» **AVAILABLE RECORDS**:
.....

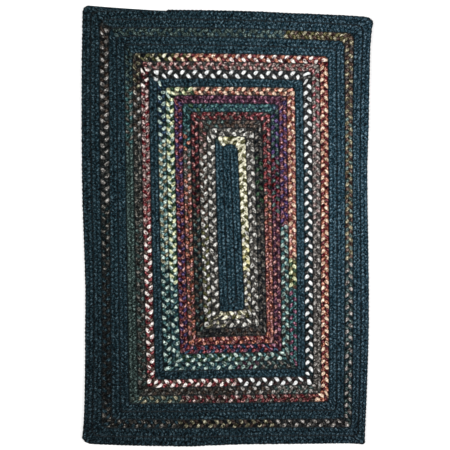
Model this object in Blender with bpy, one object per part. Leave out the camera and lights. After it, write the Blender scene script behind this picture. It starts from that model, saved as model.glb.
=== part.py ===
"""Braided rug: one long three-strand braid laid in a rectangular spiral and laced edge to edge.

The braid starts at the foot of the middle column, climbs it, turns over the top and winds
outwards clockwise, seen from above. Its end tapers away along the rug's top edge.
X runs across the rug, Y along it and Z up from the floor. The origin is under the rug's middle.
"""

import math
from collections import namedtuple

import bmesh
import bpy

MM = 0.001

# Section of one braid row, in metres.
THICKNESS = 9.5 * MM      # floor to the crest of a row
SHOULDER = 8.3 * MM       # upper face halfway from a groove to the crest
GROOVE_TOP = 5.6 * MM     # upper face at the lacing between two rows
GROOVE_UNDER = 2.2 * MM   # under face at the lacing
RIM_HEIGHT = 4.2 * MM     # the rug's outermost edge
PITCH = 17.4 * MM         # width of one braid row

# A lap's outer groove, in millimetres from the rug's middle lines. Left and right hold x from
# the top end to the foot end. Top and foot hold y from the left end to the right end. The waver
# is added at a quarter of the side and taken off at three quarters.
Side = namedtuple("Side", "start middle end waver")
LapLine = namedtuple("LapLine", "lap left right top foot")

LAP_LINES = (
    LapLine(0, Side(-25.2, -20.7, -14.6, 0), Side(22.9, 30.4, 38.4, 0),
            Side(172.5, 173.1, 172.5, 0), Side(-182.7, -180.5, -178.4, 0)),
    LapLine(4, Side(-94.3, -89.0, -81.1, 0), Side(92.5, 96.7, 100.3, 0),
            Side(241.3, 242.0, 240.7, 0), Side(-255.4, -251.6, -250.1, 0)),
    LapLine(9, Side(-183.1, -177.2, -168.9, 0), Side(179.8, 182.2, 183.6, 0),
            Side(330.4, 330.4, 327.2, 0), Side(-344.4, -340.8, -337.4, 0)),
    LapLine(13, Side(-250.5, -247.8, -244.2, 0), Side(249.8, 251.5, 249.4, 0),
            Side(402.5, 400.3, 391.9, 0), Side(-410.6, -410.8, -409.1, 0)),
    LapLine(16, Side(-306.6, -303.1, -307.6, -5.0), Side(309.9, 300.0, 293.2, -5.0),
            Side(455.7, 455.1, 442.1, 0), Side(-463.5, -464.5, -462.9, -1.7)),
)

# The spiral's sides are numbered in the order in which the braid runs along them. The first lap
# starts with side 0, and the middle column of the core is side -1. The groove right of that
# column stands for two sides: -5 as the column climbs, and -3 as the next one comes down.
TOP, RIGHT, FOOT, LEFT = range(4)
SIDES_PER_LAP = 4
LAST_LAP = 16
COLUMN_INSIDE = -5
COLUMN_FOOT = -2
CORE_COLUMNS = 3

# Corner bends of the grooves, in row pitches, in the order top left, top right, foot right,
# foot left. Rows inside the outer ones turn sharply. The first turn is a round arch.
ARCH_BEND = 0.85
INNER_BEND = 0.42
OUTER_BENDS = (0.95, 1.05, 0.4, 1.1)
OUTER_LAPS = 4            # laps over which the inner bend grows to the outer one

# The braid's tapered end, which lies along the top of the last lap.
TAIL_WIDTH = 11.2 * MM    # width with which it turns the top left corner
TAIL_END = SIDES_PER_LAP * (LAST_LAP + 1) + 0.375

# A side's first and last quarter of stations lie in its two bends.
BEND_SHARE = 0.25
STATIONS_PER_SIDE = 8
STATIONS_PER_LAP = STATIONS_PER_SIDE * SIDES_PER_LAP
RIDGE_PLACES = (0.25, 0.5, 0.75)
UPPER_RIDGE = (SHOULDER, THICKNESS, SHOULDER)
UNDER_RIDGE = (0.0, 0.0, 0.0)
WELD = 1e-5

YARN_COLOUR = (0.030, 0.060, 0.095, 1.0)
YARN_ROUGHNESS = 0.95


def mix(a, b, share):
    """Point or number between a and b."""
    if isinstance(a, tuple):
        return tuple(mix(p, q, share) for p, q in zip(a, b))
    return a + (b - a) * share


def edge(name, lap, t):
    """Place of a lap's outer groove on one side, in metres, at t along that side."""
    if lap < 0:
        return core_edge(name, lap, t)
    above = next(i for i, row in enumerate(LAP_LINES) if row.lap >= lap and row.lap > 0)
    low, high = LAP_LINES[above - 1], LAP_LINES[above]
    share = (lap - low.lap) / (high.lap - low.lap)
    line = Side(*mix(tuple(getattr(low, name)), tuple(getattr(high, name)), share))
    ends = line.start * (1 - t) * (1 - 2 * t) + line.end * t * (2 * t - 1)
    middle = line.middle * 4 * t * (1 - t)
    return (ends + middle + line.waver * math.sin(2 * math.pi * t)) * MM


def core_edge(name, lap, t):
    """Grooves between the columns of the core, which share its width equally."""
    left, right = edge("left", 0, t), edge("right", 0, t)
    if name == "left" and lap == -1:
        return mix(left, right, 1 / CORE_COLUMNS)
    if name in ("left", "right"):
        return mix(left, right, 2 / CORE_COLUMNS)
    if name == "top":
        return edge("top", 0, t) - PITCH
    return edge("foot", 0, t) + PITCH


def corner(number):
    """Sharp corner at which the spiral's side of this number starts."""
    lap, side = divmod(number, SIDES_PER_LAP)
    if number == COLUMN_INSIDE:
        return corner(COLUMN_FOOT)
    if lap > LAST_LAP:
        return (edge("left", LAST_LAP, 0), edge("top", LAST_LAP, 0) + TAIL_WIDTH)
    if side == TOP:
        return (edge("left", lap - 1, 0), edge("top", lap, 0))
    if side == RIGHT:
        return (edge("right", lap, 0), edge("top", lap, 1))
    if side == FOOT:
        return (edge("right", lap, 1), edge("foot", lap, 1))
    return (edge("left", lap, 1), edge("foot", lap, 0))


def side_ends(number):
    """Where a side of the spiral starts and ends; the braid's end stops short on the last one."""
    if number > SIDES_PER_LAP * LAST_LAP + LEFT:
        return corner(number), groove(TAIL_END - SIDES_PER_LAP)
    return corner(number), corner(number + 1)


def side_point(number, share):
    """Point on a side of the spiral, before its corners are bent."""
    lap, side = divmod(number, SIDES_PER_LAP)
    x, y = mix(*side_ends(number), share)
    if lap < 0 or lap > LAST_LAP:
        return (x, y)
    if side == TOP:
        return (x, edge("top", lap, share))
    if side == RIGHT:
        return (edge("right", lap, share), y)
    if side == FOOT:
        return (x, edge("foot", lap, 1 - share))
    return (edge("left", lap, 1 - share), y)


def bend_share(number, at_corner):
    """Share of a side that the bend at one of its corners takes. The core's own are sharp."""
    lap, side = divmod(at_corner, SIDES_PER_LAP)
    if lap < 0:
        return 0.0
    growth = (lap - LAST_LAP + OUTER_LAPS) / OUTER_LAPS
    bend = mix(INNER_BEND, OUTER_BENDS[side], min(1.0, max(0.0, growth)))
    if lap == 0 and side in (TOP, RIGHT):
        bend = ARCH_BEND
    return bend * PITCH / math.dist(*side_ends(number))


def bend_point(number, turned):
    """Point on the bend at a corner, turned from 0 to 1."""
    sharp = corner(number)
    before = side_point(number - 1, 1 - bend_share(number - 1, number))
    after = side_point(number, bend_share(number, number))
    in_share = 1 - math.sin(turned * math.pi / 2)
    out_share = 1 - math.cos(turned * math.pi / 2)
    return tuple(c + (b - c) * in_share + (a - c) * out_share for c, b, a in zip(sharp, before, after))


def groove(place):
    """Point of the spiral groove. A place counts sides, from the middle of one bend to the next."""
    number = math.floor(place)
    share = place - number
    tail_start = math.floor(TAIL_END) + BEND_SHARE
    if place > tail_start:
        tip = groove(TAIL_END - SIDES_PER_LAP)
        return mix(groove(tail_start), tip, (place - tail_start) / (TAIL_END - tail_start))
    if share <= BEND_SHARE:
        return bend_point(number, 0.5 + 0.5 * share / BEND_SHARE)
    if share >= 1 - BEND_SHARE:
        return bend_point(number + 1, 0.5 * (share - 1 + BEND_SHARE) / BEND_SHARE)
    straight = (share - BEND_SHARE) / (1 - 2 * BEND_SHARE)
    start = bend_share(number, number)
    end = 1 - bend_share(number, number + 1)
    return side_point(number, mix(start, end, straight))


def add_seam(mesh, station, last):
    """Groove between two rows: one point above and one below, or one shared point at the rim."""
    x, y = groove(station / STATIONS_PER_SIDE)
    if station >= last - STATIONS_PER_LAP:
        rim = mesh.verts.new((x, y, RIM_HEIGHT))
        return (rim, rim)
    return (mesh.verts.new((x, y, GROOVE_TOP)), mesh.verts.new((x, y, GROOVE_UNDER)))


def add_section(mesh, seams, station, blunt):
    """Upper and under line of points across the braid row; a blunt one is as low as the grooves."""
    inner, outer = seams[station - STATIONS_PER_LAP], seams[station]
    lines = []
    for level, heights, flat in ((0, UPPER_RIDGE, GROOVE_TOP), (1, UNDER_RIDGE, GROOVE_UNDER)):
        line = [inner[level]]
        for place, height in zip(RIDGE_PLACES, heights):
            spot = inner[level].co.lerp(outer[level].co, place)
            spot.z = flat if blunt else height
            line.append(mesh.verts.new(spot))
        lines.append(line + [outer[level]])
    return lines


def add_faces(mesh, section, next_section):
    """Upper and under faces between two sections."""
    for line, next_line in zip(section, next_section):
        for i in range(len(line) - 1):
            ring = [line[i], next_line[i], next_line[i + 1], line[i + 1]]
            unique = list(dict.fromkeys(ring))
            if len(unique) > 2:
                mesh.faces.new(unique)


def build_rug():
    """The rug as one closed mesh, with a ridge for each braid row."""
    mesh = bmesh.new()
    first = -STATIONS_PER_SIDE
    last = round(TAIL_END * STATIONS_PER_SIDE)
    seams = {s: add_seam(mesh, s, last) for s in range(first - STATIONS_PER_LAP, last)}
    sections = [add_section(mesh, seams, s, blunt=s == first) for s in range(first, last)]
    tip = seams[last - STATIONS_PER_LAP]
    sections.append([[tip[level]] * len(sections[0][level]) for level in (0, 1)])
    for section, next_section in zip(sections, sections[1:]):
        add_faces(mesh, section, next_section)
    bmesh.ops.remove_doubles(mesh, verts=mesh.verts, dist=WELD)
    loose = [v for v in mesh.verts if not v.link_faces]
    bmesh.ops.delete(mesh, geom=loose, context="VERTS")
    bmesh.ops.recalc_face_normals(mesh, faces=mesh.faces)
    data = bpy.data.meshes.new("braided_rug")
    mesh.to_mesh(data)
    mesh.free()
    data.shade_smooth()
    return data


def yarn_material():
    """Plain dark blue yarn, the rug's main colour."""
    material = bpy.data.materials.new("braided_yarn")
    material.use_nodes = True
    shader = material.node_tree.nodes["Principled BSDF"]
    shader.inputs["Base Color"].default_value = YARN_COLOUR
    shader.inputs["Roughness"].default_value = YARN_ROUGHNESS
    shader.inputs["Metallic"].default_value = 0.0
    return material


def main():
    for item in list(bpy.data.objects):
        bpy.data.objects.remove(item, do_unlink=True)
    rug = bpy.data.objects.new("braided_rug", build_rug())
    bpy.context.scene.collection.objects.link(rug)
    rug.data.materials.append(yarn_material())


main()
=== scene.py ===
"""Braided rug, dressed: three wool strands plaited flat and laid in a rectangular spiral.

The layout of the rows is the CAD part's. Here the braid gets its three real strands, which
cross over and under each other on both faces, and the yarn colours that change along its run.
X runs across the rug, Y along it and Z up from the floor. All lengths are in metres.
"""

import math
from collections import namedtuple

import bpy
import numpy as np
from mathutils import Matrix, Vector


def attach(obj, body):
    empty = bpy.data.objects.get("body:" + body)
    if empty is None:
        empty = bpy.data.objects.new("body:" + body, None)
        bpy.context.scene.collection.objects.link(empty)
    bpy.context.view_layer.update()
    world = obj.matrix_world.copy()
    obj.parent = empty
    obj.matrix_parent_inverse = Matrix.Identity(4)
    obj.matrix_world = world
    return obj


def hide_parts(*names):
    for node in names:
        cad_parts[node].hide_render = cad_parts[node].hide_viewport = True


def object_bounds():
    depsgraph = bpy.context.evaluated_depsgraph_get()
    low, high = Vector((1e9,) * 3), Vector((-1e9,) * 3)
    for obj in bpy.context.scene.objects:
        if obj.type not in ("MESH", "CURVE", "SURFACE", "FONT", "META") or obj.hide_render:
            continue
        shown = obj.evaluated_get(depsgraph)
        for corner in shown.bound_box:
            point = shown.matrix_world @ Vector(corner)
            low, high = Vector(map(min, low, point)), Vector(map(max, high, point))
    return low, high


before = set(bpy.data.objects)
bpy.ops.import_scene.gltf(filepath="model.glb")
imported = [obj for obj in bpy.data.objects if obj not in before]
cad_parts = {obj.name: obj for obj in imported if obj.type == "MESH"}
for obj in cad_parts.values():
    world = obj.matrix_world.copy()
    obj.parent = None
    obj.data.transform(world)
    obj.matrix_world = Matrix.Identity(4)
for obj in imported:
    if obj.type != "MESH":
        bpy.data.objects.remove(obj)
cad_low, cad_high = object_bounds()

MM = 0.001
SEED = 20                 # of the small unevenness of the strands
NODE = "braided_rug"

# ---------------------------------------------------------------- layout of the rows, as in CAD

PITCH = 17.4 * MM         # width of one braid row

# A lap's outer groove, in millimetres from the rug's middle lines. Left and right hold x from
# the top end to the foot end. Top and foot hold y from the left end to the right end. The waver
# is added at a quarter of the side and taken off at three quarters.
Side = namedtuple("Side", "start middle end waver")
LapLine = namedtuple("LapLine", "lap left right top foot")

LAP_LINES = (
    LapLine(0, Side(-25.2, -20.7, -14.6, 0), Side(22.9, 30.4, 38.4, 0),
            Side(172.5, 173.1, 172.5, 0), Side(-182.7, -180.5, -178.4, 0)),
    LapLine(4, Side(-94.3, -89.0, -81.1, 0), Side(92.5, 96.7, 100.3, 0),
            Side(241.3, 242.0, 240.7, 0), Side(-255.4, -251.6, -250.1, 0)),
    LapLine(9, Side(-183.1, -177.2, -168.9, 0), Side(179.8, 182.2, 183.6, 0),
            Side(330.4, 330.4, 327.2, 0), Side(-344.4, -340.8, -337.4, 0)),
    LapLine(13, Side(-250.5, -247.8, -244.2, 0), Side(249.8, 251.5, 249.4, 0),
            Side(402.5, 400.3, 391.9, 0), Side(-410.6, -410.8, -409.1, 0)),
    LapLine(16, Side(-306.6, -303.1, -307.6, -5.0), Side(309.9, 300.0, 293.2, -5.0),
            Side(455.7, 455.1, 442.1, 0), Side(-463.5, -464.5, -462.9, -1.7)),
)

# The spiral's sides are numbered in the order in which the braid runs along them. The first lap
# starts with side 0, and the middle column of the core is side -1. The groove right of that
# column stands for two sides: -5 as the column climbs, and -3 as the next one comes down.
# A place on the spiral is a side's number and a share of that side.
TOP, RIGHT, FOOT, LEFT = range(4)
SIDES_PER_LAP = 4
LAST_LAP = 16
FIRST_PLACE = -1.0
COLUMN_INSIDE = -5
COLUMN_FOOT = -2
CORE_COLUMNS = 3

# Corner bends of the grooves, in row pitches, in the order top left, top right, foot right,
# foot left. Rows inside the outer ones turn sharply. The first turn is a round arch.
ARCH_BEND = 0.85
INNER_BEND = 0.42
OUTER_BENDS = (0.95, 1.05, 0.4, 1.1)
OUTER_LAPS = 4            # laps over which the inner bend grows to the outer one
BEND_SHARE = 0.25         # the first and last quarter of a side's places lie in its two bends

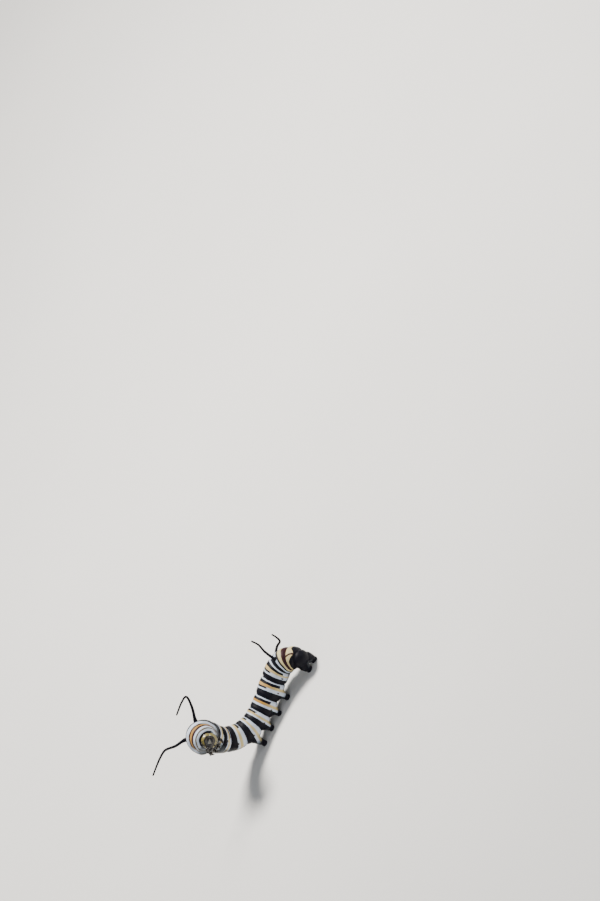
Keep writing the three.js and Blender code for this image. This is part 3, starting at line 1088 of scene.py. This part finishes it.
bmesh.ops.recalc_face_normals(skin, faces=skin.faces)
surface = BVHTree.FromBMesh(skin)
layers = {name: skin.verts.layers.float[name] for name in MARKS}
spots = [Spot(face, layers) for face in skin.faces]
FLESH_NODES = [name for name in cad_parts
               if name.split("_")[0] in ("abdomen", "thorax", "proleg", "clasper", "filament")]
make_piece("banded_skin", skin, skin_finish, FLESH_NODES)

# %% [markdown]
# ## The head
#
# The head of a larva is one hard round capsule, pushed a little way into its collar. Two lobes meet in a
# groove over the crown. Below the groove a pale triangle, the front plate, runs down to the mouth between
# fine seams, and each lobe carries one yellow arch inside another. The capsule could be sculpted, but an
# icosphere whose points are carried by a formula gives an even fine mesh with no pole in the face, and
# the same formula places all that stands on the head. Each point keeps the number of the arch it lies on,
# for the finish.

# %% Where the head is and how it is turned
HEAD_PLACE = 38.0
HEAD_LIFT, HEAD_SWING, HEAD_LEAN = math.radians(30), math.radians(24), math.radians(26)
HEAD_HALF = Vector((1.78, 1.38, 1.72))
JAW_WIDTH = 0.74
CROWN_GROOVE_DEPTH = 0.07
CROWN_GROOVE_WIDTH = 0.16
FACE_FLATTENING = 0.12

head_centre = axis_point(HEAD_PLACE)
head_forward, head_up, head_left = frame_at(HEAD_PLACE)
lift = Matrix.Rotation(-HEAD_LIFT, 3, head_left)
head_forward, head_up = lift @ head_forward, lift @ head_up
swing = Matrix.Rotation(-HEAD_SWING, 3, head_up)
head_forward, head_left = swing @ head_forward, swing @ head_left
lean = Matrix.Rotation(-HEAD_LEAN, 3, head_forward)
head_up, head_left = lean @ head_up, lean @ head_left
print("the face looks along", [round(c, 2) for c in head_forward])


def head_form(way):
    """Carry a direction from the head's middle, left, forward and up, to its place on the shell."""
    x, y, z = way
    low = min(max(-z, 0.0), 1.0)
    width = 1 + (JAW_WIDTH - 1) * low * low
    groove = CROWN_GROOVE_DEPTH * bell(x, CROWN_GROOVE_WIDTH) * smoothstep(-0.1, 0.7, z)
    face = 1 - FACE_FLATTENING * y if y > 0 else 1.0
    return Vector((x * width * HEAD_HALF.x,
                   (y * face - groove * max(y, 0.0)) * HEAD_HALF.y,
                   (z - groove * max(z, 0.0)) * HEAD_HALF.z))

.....

» **WORK TO COMPLETE**: Among the entries above, find the line with "mesh.to_mesh(data)" and the line with "for node in"; give again exactly these two lines and all lines between them.

» **SOLUTION TO THIS TASK**:
    mesh.to_mesh(data)
    mesh.free()
    data.shade_smooth()
    return data


def yarn_material():
    """Plain dark blue yarn, the rug's main colour."""
    material = bpy.data.materials.new("braided_yarn")
    material.use_nodes = True
    shader = material.node_tree.nodes["Principled BSDF"]
    shader.inputs["Base Color"].default_value = YARN_COLOUR
    shader.inputs["Roughness"].default_value = YARN_ROUGHNESS
    shader.inputs["Metallic"].default_value = 0.0
    return material


def main():
    for item in list(bpy.data.objects):
        bpy.data.objects.remove(item, do_unlink=True)
    rug = bpy.data.objects.new("braided_rug", build_rug())
    bpy.context.scene.collection.objects.link(rug)
    rug.data.materials.append(yarn_material())


main()
=== scene.py ===
"""Braided rug, dressed: three wool strands plaited flat and laid in a rectangular spiral.

The layout of the rows is the CAD part's. Here the braid gets its three real strands, which
cross over and under each other on both faces, and the yarn colours that change along its run.
X runs across the rug, Y along it and Z up from the floor. All lengths are in metres.
"""

import math
from collections import namedtuple

import bpy
import numpy as np
from mathutils import Matrix, Vector


def attach(obj, body):
    empty = bpy.data.objects.get("body:" + body)
    if empty is None:
        empty = bpy.data.objects.new("body:" + body, None)
        bpy.context.scene.collection.objects.link(empty)
    bpy.context.view_layer.update()
    world = obj.matrix_world.copy()
    obj.parent = empty
    obj.matrix_parent_inverse = Matrix.Identity(4)
    obj.matrix_world = world
    return obj


def hide_parts(*names):
    for node in names:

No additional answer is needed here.